Have you considered a crate for your puppy?  

By nature, dogs like cosy, enclosed spaces to rest in, especially if they're feeling unsure about things.  A crate provides this safe refuge for a puppy, who can seek it for some time out.

A crate is also a great way of teaching your puppy the boundaries of the house while keeping them safe and secure.  Crates can be made of various materials such as plastic or collapsible fabric or wire.  A crate should be big enough so that your dog can stand up, turn around and lie down.                                                                                                                                                               

How do I 'crate train' my puppy?

Initially, your puppy may need to be ‘crate trained’ and this should always be done in a positive way and at a pace that suits the puppy.  Ensure that the crate looks inviting and let your puppy go over and investigate it.  

 

You can place food rewards around the entrance of the crate, as well as place a few inside.  Offer your puppy verbal praise to encourage them to view the crate as a great place to spend time.  Your puppy will soon be keen to explore.

 

Once they enter the crate, don’t close the crate door just yet, let your puppy enter and leave the crate as they would like.

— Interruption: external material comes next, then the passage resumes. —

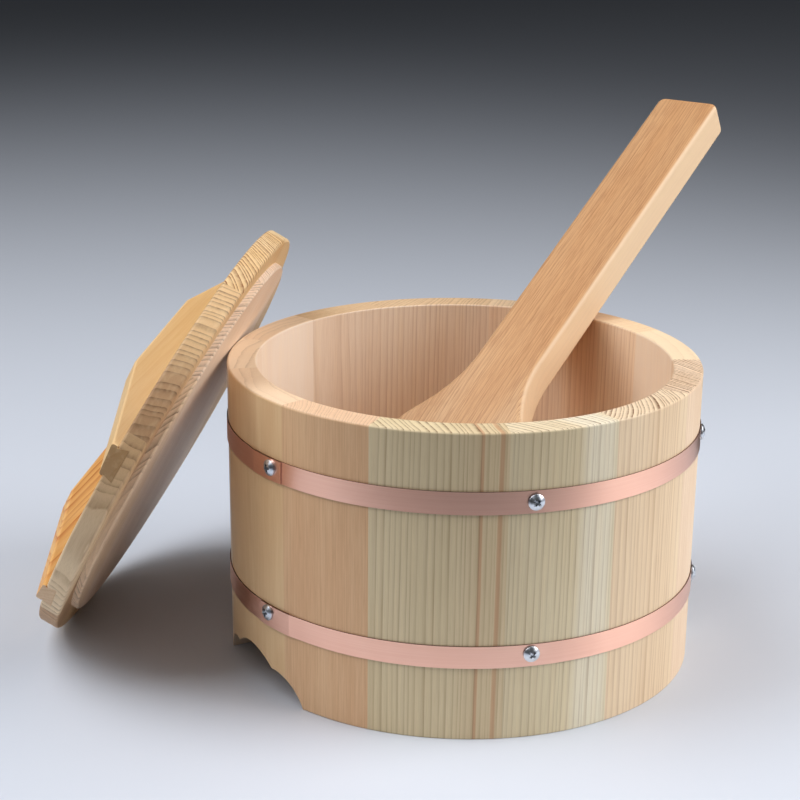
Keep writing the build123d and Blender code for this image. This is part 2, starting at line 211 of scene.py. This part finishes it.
def wood(name, ownLook, pith, along, across):
    # A wood material: the object point less the pith, in the wood's own frame and in mm, feeds the rings.
    # Early wood = two colours mixed by the slow tone, then stained by the end's tint and by the zones.
    # Colour = early wood taken to late wood by the rings times the contrast. Where the surface faces along
    # the grain, the end's late wood and contrast take the place of the side's.
    # Then come tints, each by its share: the stains of fibres, pores, pale rays and short streaks, a tint
    # that sets in between two places along the grain (far), and a paler tint on faces that look along across
    # (the side tint), partly their own grain and partly a painted highlight of the light falling on that
    # side.
    look = {**woodDefaults, **ownLook}
    material = bpy.data.materials.new(name)
    material.use_nodes = True
    g = Graph(material.node_tree)
    shader = material.node_tree.nodes["Principled BSDF"]
    point = g.add("ShaderNodeTexCoord").outputs["Object"]
    place = g.add("ShaderNodeMapping", {"vector_type": "TEXTURE"}, Vector=point, Location=pith,
                  Rotation=turnOf(across, along), Scale=(mm, mm, mm)).outputs[0]
    grain = g.add("ShaderNodeGroup", {"node_tree": solidWood}, Point=place, Spacing=look["spacing"],
                  Wander=look["wander"], Sharpness=look["sharpness"], Seed=look["seed"],
                  Unevenness=look["unevenness"]).outputs

    end = g.ramp(g.facing(along), *look["endRange"])
    contrast = g.add("ShaderNodeMapRange", Value=end, To_Min=look["contrast"], To_Max=look["endContrast"])
    lateShare = g.math("MULTIPLY", grain["Late"], contrast.outputs["Result"], clamp=True)
    early = g.mix(g.ramp(grain["Tone"], *look["toneRange"]), srgb(*look["early"]), srgb(*look["early2"]))
    if "end" in look:
        early = g.tinted(early, end, look["endShare"], look["end"])
    for reach, halfWidth, share, tint in look["zones"]:
        away = g.math("ABSOLUTE", g.math("SUBTRACT", grain["Reach"], reach))
        early = g.tinted(early, g.ramp(away, halfWidth, halfWidth * look["zoneCore"]), share, tint)
    endLate = look.get("endLate", [round(value * look["endDarkening"]) for value in look["late"]])
    color = g.mix(lateShare, early, g.mix(end, srgb(*look["late"]), srgb(*endLate)))

    color = g.tinted(color, g.ramp(grain["Fibre"], *look["fibreRange"]), look["fibre"], look["late"])
    pores = g.ramp(grain["Pore"], *look["poreRange"])
    color = g.tinted(color, pores, look["pore"], look["late"])
    color = g.tinted(color, g.ramp(grain["Ray"], *look["rayRange"]), look["glow"], look["light"])
    if "streaks" in look:
        short = g.ramp(g.noise(place, *look["streakNoise"]), *look["streakRange"])
        color = g.tinted(color, short, look["streaks"], look["late"])
    if "far" in look:
        near, far, tint = look["far"]
        length = g.add("ShaderNodeSeparateXYZ", Vector=place).outputs["Z"]
        color = g.tinted(color, g.ramp(length, near, far), look["farShare"], tint, "MULTIPLY")
    # A paler tint on faces that look along across: partly the side's own grain, partly a painted highlight
    # where light falls on that side.
    if "edge" in look:
        sideways = g.ramp(g.facing(across), *look["edgeRange"])
        color = g.tinted(color, sideways, look["edgeShare"], look["edge"])
    g.put(shader.inputs["Base Color"], color)

    rough = g.math("ADD", g.math("MULTIPLY", grain["Fibre"], look["fibreRough"]), look["rough"])
    g.put(shader.inputs["Roughness"], rough)
    shader.inputs["Specular IOR Level"].default_value = look["specular"]
    raised = g.math("MULTIPLY", grain["Fibre"], look["fibreHeight"])
    raised = g.math("ADD", raised, g.math("MULTIPLY", grain["Late"], look["lateHeight"]))
    height = g.math("SUBTRACT", raised, g.math("MULTIPLY", pores, look["poreDepth"]))
    bump = g.add("ShaderNodeBump", Height=height, Strength=look["bump"], Distance=look["bumpHeight"] * mm)
    g.put(shader.inputs["Normal"], bump.outputs["Normal"])
    return material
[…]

With practice, your puppy will become more comfortable spending time in their crate and you can close the door.  If your puppy whines, ignore this behaviour and let them out as soon as they are quiet.  Slowly build up the amount of time your puppy uses their crate. 

Using the crate at night

When your puppy is happy spending some time in their crate, you can start to use it at night.  Provide your puppy with chew toys to help them self-settle in their crate.  Remember that young puppies will need regular toilet breaks every 2 to 3 hours, so set your alarm clock.  Trips to the toileting area should be done in a quiet and calm manner, so as not to signal to the puppy this is play time.  Once puppy has relieved themselves place them back in their crate to settle. 

With some practice and patience, your puppy will come to view their crate as a wonderful place.  They now have a safe place to go when they need a rest or some time out.  A crate can come in handy for other reasons too such as if your pet needs to be confined, for example, after surgery.  A crate also makes a great portable home, which can help a pet feel settled if you go on holiday together.